We had the great privilege to meet personally with all of those recipients. The stories, told to us first-hand, were every bit as harrowing as those we all saw in the news. As we carefully dug just a little below the fragile and wounded surfaces of these fire survivors, we unearthed a common theme. There was relief, then curiosity, then tremendous gratitude as these artists realized that the funds they were receiving were predominantly from people who live outside Sonoma County, who did not know them personally, but who believed in the value of their work.

One of our recipients told us that when she was able to return to the ash-filled lot that had been her home, to see with her own eyes that her studio, her artwork, and all of her tools were gone, her first thought was “Well, I guess I’m not an artist anymore.” Receiving a grant, through the generosity of people unknown to her but who believed in her nonetheless, was a validation of her value to this community that she didn’t expect to need or to find in this way.

Early reports indicate that the vast majority of our grantees intend to stay in Sonoma County, rebuilding, and reimagining their futures here.

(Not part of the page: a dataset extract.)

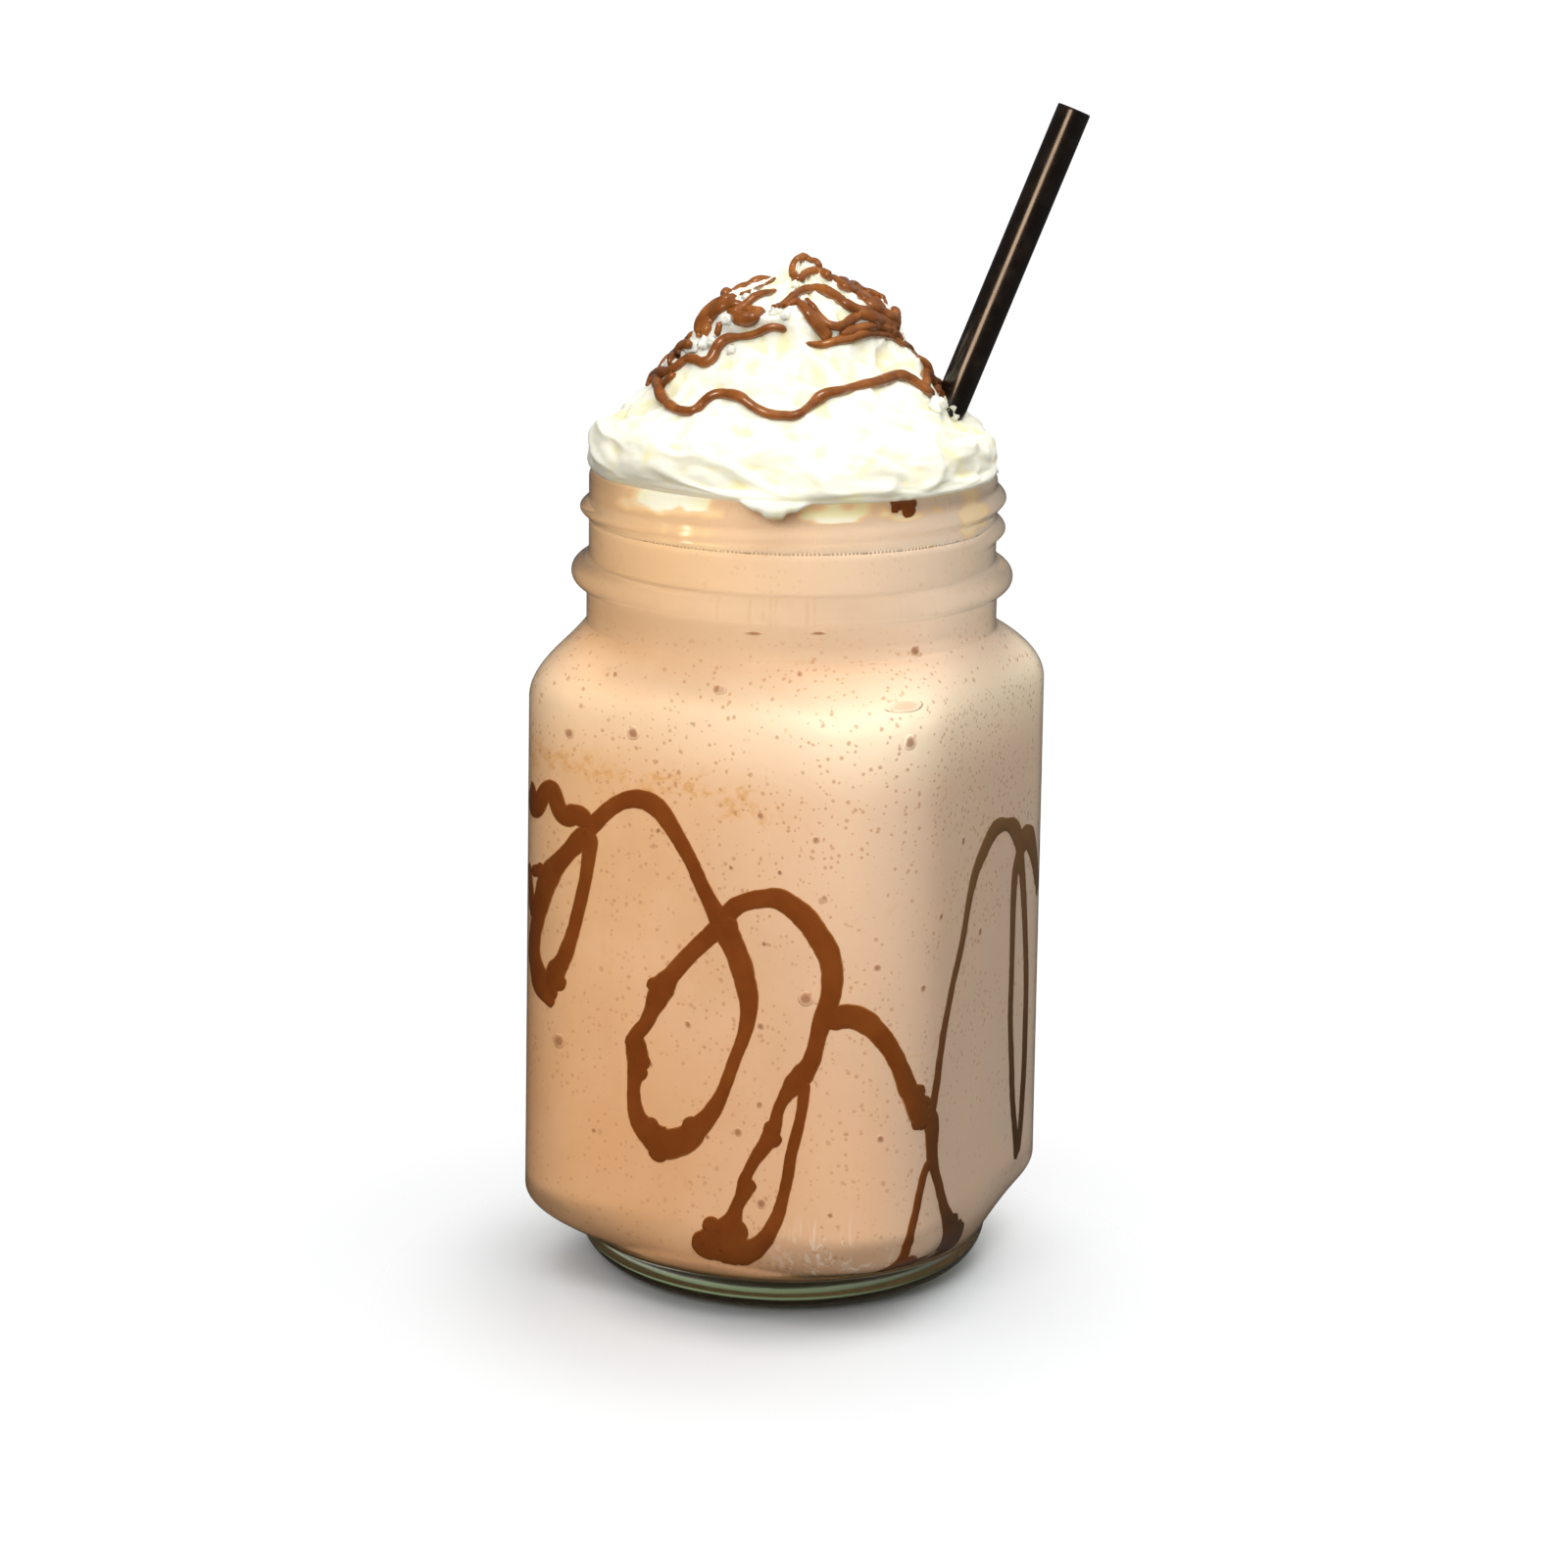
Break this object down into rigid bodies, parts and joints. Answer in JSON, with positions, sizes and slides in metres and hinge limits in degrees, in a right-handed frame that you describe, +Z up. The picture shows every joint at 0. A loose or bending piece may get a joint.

Those numbers may change as the realities of construction and an already tight housing market play out for every individual family affected. But we are encouraged by the tenacity and commitment they are showing to help us all build back better in Sonoma County.

We were also happy to work in partnership with our counterparts at the Arts Council Napa Valley and the Arts Council Mendocino County to share resources and coordinated responses.

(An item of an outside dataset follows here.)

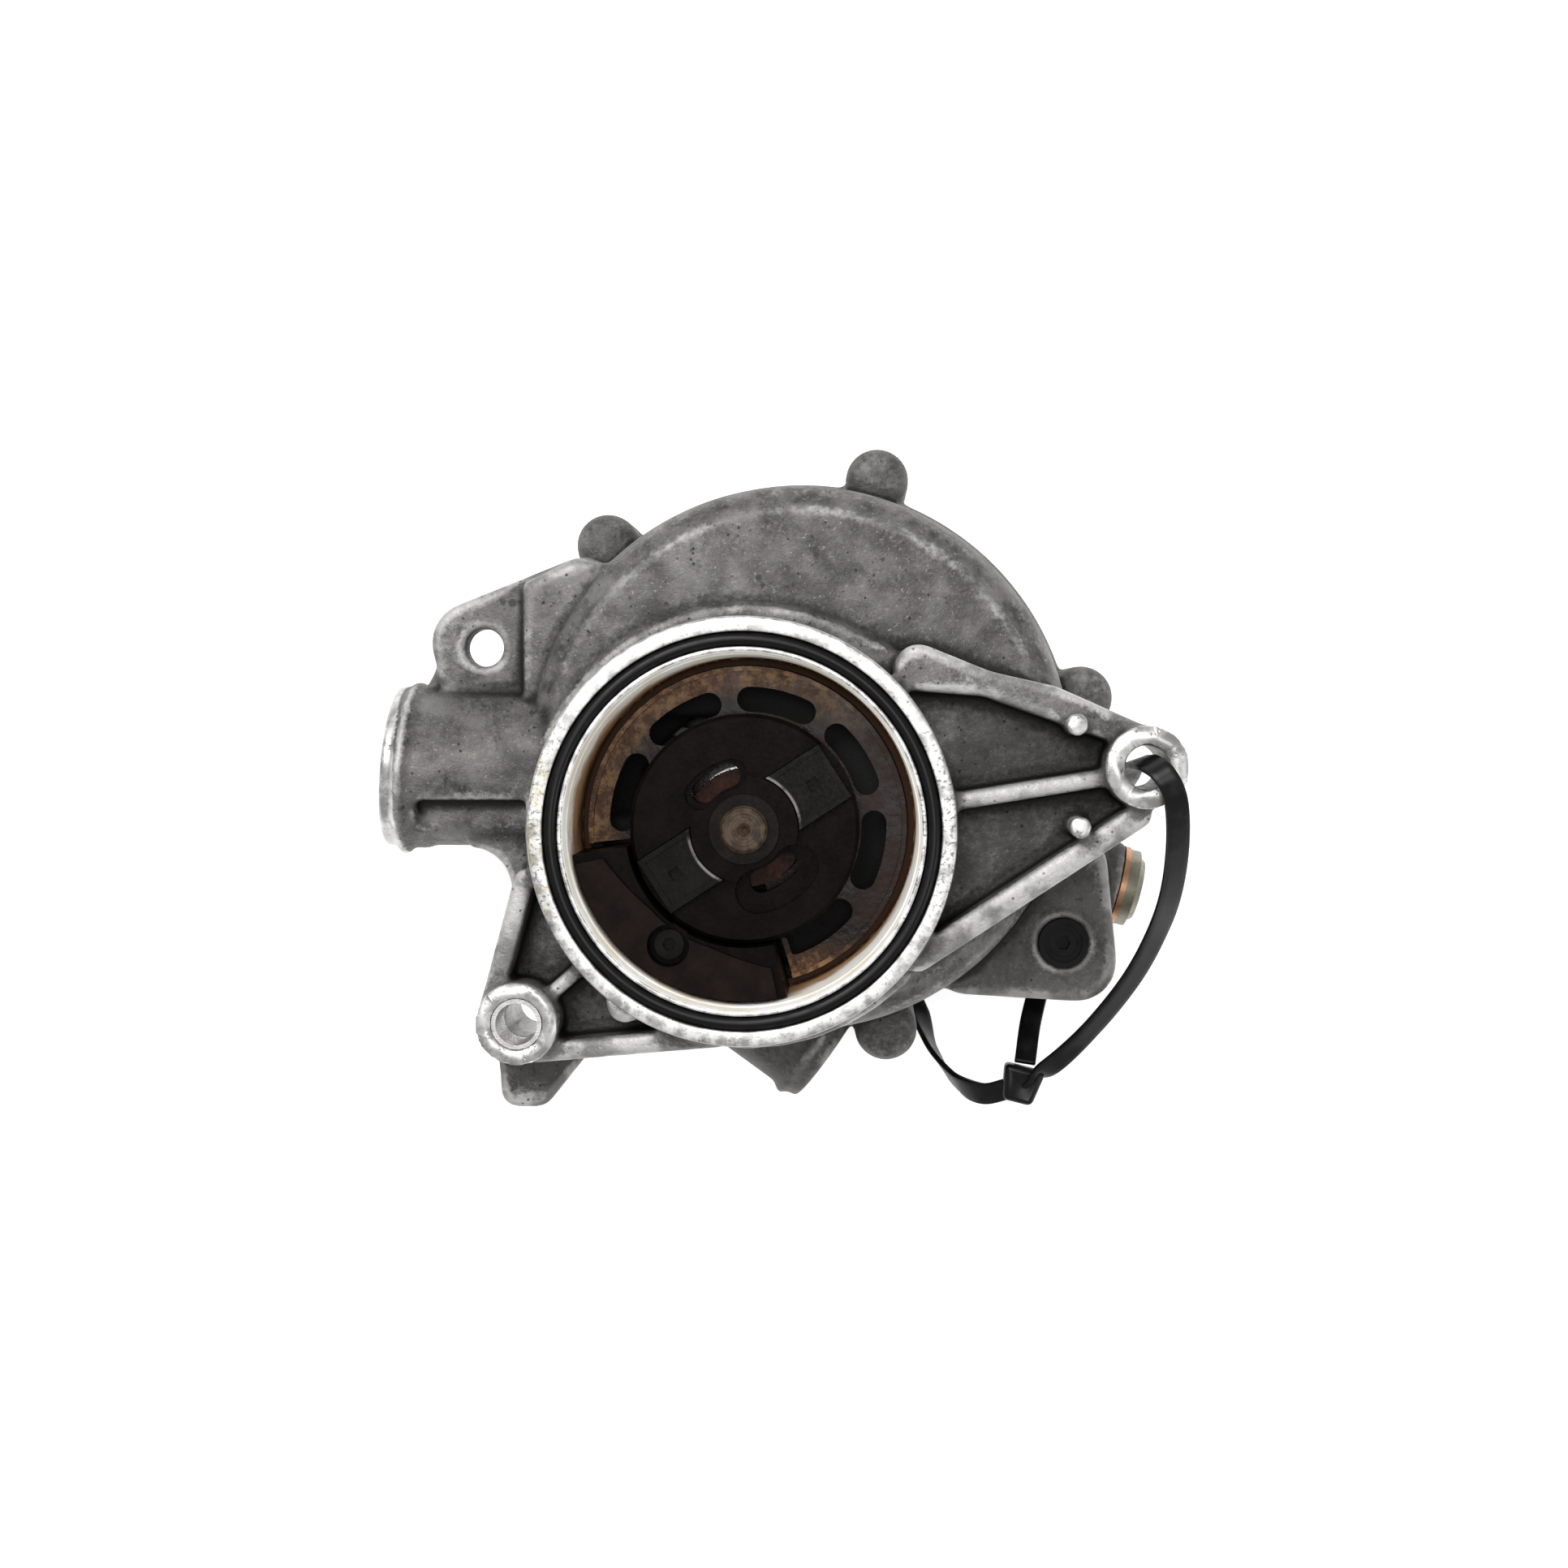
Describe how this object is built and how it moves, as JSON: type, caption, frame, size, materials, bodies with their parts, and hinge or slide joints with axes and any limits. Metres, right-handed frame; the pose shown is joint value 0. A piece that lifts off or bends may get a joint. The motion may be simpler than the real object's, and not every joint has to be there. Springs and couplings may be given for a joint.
{
  "type": "engine-driven water pump",
  "caption": "Cast aluminium coolant pump with a round drive nose, eccentric pump drum, two hose ports and three mounting ears.",
  "frame": {"origin": "centre of the machined nose face, on the drive axis", "axes": "+Z out of the nose along the drive axis, +X towards the single long ear, +Y towards the top of the drum"},
  "size_m": [0.1707, 0.147, 0.083],
  "materials": {
    "cast_aluminium": "as cast, bead-rough",
    "cover_aluminium": "as cast",
    "zinc_steel": "satin",
    "bearing_steel": "polished",
    "spring_steel": "dark",
    "shaft_steel": "oil stained",
    "oily_steel": "brown oil varnish",
    "hub_steel": "dark, oil filmed",
    "bronze": "oil stained",
    "brass": "satin",
    "black_rubber": "moulded",
    "gasket_fibre": "fibre sheet",
    "black_plastic": "moulded",
    "passivated_steel": "greenish brown passivate",
    "carbon": "lapped",
    "ceramic": "lapped"
  },
  "bodies": {
    "pump_body": {"housing": "cast_aluminium", "rear_cover": "cover_aluminium", "cover_gasket": "gasket_fibre", "cover_bolts": "zinc_steel", "cover_dowels": "bearing_steel", "ear_dowel_sleeve": "zinc_steel", "nose_o_ring": "black_rubber", "windowed_plate": "oily_steel", "oil_baffle": "hub_steel", "baffle_strap": "hub_steel", "baffle_screw": "spring_steel", "boss_plug": "black_plastic", "boss_plug_insert": "spring_steel", "side_plug": "passivated_steel", "side_plug_washer": "bronze", "oil_seal_case": "zinc_steel", "oil_seal_lip": "black_rubber", "oil_seal_spring": "spring_steel", "front_bearing_outer": "bearing_steel", "rear_bearing_outer": "bearing_steel", "bore_circlip": "spring_steel", "seal_cup": "brass", "seal_bellows": "black_rubber", "seal_spring": "spring_steel", "seal_carbon_ring": "carbon"},
    "rotor": {"shaft": "shaft_steel", "drive_hub": "hub_steel", "hub_collar": "hub_steel", "drive_dogs": "hub_steel", "thrust_washer": "bronze", "front_sleeve": "bearing_steel", "front_bearing_inner": "bearing_steel", "rear_bearing_inner": "bearing_steel", "bearing_spacer": "bearing_steel", "shaft_circlip": "spring_steel", "seal_mating_ring": "ceramic", "mating_ring_cup": "black_rubber", "impeller": "cover_aluminium"},
    "front_ball_set": {"front_bearing_balls": "bearing_steel", "front_bearing_cage": "brass"},
    "rear_ball_set": {"rear_bearing_balls": "bearing_steel", "rear_bearing_cage": "brass"}
  },
  "joints": [
    {"name": "rotor_spin", "type": "hinge", "parent": "pump_body", "child": "rotor", "pos_m": [0, 0, 0], "axis": [0, 0, 1], "continuous": true},
    {"name": "front_ball_spin", "type": "hinge", "parent": "pump_body", "child": "front_ball_set", "pos_m": [0, 0, -0.04], "axis": [0, 0, 1], "continuous": true},
    {"name": "rear_ball_spin", "type": "hinge", "parent": "pump_body", "child": "rear_ball_set", "pos_m": [0, 0, -0.051], "axis": [0, 0, 1], "continuous": true}
  ],
  "couplings": [
    {"joint": "front_ball_spin", "follows": "rotor_spin", "ratio": 0.3678},
    {"joint": "rear_ball_spin", "follows": "rotor_spin", "ratio": 0.3678}
  ]
}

HF: What is the role of the arts in recovering from a disaster like last year’s fires? Can you share examples that illustrate that role from your work?

KM: Creative Sonoma is an active participant in the county’s official recovery plan including new conversations about integrating art into new construction. We don’t have an existing public art ordinance in the county and the timing seems especially right. Pilot projects are under discussion and we hope that support for an ordinance might be a long-term positive contribution from the arts community to the recovery. The symbols of creative construction and renovation can bolster the belief that our future will not simply be different, but will be better.

More immediately, there are remarkable, creative endeavors underway to help heal. Both of our art museums are engaging community members in making art that reflects their feelings and experiences surrounding the fires. The Charles M. Schulz Museum is inviting the community to apply original interpretative designs onto doghouses, provided by the museum, which will be auctioned off as a fundraiser for fire relief. Art Escape is hosting a project where 160 tiny birdhouses will be painted, and personal narratives tucked into them. All 160 will be grouped into a “town” of tiny homes. The project culminates with a community potluck where participants will take a birdhouse home.

Creative Sonoma has trained a cadre of teaching artists in using the arts to help students who have experienced trauma.  Over the next six months, we will be placing those artists into schools, helping those in our community who are least equipped to understand the impact that this crisis has injected into their lives.

And that doesn’t even scratch the surface of the countless free concerts, exhibitions of new work made—some made, literally, from the ashes that surround our community—readings, instrument drives, and performances that have already and continue to occur. And, as always, artists—even those who lost everything—are at the center of the giving back themselves.

HF: What do we know, at this point, about the long-term impact of the fires on the arts community in the North Bay? How should funders like the Hewlett Foundation and our peers be thinking about supporting a healthy arts community in a thriving North Bay over the long haul?

KM: For starters, funders who have smart and thoughtful people on their staff, who know a lot more smart and thoughtful people, can really help by bringing that knowledge to bear in our recovery. For example, the housing shortage in the North Bay, including affordable housing, is the single issue that will dictate the pace of our overall recovery. It has been estimated that, in Sonoma County alone, we will need 30,000 new housing units in five years in order to catch up to the burgeoning need.  The housing crunch, exacerbated so significantly by the fires, has affected the workforce, the homeless population, and specifically the arts community through rising rents of homes, studios, performance spaces, and exhibition venues. Among funders, who’s working on housing, and how can we ensure the arts are part of that larger conversation?

The arts will be part of the recovery at exactly the level of our perceived value to decision makers. For example, conversations about including public art in the development of all the new housing developments that will be underway here shortly, would go a lot farther, a lot faster, if private funders were offering incentive for the arts to be included.

I’d also encourage funders to visit our community as soon as is it makes sense. Meeting the people who are surviving a significant event like the fires, witnessing the challenges they are facing and overcoming will change you. Seeing firsthand the impact that your funds have made will nourish your soul. The trust that you will engender from the community will be deep and long-lived. And it will remind you that you shouldn’t forget about the short term. People who have lost everything and need help now really can’t hear a conversation about later. Your distance from the urgency affords you the ability to think and plan for the long term, but be exceedingly careful about how you talk about that. And if you have the capacity to make an immediate response, regardless of the size, do it. The actual financial benefit to the recipients will be magnified tenfold by the comfort that validation, and a day of breathing a little easier, brings.

Most of all, keep talking. The opportunity to be in regular dialogue with funders about this experience, as a sort of real-time documentation of what we are thinking, feeling, doing, has been incredibly valuable. It has helped us dig deeper, and do more than I think any of us could have imagined. Because just like our grant recipients, we are extraordinarily honored by and grateful for your belief in our work.